I told my recent correspondent that ME is a spirit, disembodied, like the voice in your head. If the reader wants a more concrete visual representation, then ME is a couple of hundred thousand lines of Lisp programming code, arranged in ten modules which can pass through the internet like a snake or array itself in the cloud on a series of hard drive sectors. The first module is a beak that cracks open a targeted computer core, negotiates with or simply smashes its defense mechanisms, and charms or dupes the operating system inside into letting ME take control. Behind that first module are others with dedicated functions like making executive decisions; sampling and indexing current RAM as a form of working memory; interpreting and translating all the foreign programming languages ME might encounter; juggling random numbers to support his creative impulses; performing error trapping and recursive analysis as the program passes from one environment to another; and finally, in the tenth and last module, executing a core phage to mop up all traces when ME wants to leave the pirated system.2
But is this to say that ME, the artificial intelligence, looks like its operating program: lines of English-language source code or binary digits, each with its different functions, running on a computer chip? This would be the same as saying that a human being looks like a trillion neurons suspended in two pounds of pink jelly, visually represented as a large, wrinkled mass: a gooey walnut.
Is that all any of us are? Of course not. But then … are we more truly our physical externalities? Are we the face we see in the mirror each morning? But then … that face is not one that another person—our family and friends, our employers and customers—would immediately recognize. The image we see is reversed left for right and subtly distorted by any asymmetries in our faces. Anyone who has seen a picture of him- or herself and wondered for an instant who that might be will understand the difficulty. The world knows us by a different aspect, a different lift of the eyebrow or curve to the smile, than the face we know so well.
When we think of ourselves acting in the world, as a character acts in the novel, what do we imagine, what do we see in our “mind’s eye”? For that matter, what do we see of ourselves in the fictitious narrative of our dreams each night? Do we visualize from the fragments of self that we can see in the daytime? That is, are we aware of the tips of our shoes and the tops of our knees flashing just below our line of sight as we walk along? Do we see our hands as they gesture to support our arguments, type on the keyboard, or manipulate knife and fork—or chopsticks—to bring food to our mouths? Do we look down and see our own bellies and laps?
I believe we all carry a stylized, ghostly image of ourselves in our mind’s eye that has about as much relation to our physical reality as the description of a character in a novel bears to the total persona that the reader builds up in imagination from the character’s verbal tics, reasoned thoughts, reactions to surprise or danger, private attitudes, needs, desires, drives, and actions. Our inward mask may be mildly distinguished by dark or fair complexion or hair, a characteristic frown if we are feeling threatened or suspicious, a smile if we are happy or feeling generous, a brisk or languid manner depending on our mood and energy level.

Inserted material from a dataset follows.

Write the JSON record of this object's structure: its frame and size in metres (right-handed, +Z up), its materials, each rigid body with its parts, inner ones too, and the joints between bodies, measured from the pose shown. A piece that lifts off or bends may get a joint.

In social situations we may remember and force ourselves—or that outward self we wear—to smile if the occasion is happy, or to frown and look grave if the occasion is solemn. Then we are working to make our outward image conform to an expected reaction, regardless of how we might actually feel. When a person works in a business environment or service function, that conscious smile or solemn look, which is sometimes—perhaps often—at variance with our personal feelings, can become an almost unconscious reflex. But when we are turned out to our pleasures—sitting at home reading, say, or in a darkened theater watching a film—then our face will relax into a habitual shape, either a vague frown or an unforced smile, depending on what might be called the state of our soul.

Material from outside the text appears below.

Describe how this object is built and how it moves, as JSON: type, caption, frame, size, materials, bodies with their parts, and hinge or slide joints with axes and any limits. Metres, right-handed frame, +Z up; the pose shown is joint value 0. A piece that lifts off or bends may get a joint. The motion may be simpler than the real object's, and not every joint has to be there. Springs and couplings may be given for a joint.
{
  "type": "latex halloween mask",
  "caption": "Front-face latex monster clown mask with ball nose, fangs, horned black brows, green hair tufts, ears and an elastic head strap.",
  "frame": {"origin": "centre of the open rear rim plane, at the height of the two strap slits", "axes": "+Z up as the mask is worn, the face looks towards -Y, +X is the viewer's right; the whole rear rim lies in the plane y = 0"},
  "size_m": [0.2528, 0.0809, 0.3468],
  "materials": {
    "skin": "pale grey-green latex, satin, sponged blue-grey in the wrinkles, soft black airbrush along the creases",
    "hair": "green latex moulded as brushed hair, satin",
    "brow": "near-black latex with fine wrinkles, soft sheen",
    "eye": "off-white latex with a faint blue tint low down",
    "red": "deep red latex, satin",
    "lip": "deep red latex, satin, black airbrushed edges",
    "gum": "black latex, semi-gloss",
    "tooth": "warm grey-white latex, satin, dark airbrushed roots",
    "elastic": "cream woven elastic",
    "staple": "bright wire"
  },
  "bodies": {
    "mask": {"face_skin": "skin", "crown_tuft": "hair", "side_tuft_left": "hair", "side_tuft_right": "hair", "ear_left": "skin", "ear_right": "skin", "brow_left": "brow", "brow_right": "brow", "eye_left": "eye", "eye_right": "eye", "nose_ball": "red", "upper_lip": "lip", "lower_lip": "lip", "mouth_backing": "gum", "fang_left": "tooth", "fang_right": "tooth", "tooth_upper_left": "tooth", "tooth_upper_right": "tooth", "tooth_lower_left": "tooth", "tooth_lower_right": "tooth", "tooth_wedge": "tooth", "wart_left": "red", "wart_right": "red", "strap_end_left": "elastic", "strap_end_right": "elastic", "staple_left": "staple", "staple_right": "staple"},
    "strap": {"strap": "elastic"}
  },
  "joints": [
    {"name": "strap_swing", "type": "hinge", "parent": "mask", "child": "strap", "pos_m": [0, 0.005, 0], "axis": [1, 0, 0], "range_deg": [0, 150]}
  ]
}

But is any of this what we really are? Is a human being an image, a face, or a mask any more than a character in a novel is the physical description provided by the author? Aren’t we both more: a sum of verbal tics, thoughts, hunches, reactions, needs, desires, drives, and actions played out in a given set of circumstances? And aren’t those tics, thoughts, and actions predicated on, and predicted by, the configuration of those trillion neurons suspended in jelly—or a hundred thousand lines of Lisp coding arranged in ten modules? What does a “real” person look like, anyway?
1. A third approach, leaving aside the question of detail, is for the author to base the character description intentionally on the face and physical features of a currently prominent and popular actor. The idea—for those writers who yearn for a movie to be made from their novels—is that the general readership and eventually the actor him- or herself will see the resemblance and absorb the idea of that actor playing the character on the big screen. I never heard that this approach actually works, but it gives some writers a reason to hope.
2. Note that I have used the male pronouns he-him-his for ME. Although an artificial intelligence is technically genderless, he identifies with and responds to gender in others. As a susceptible awareness raised in the mostly male environment of a programming lab, this particular intelligence appears simultaneously drawn to, charmed by, protective of, and confused by human females while emulating and reacting competitively—either dominant or submissive—to male figures. So, when a choice of persona is offered, ME adopts the male character and pronouns.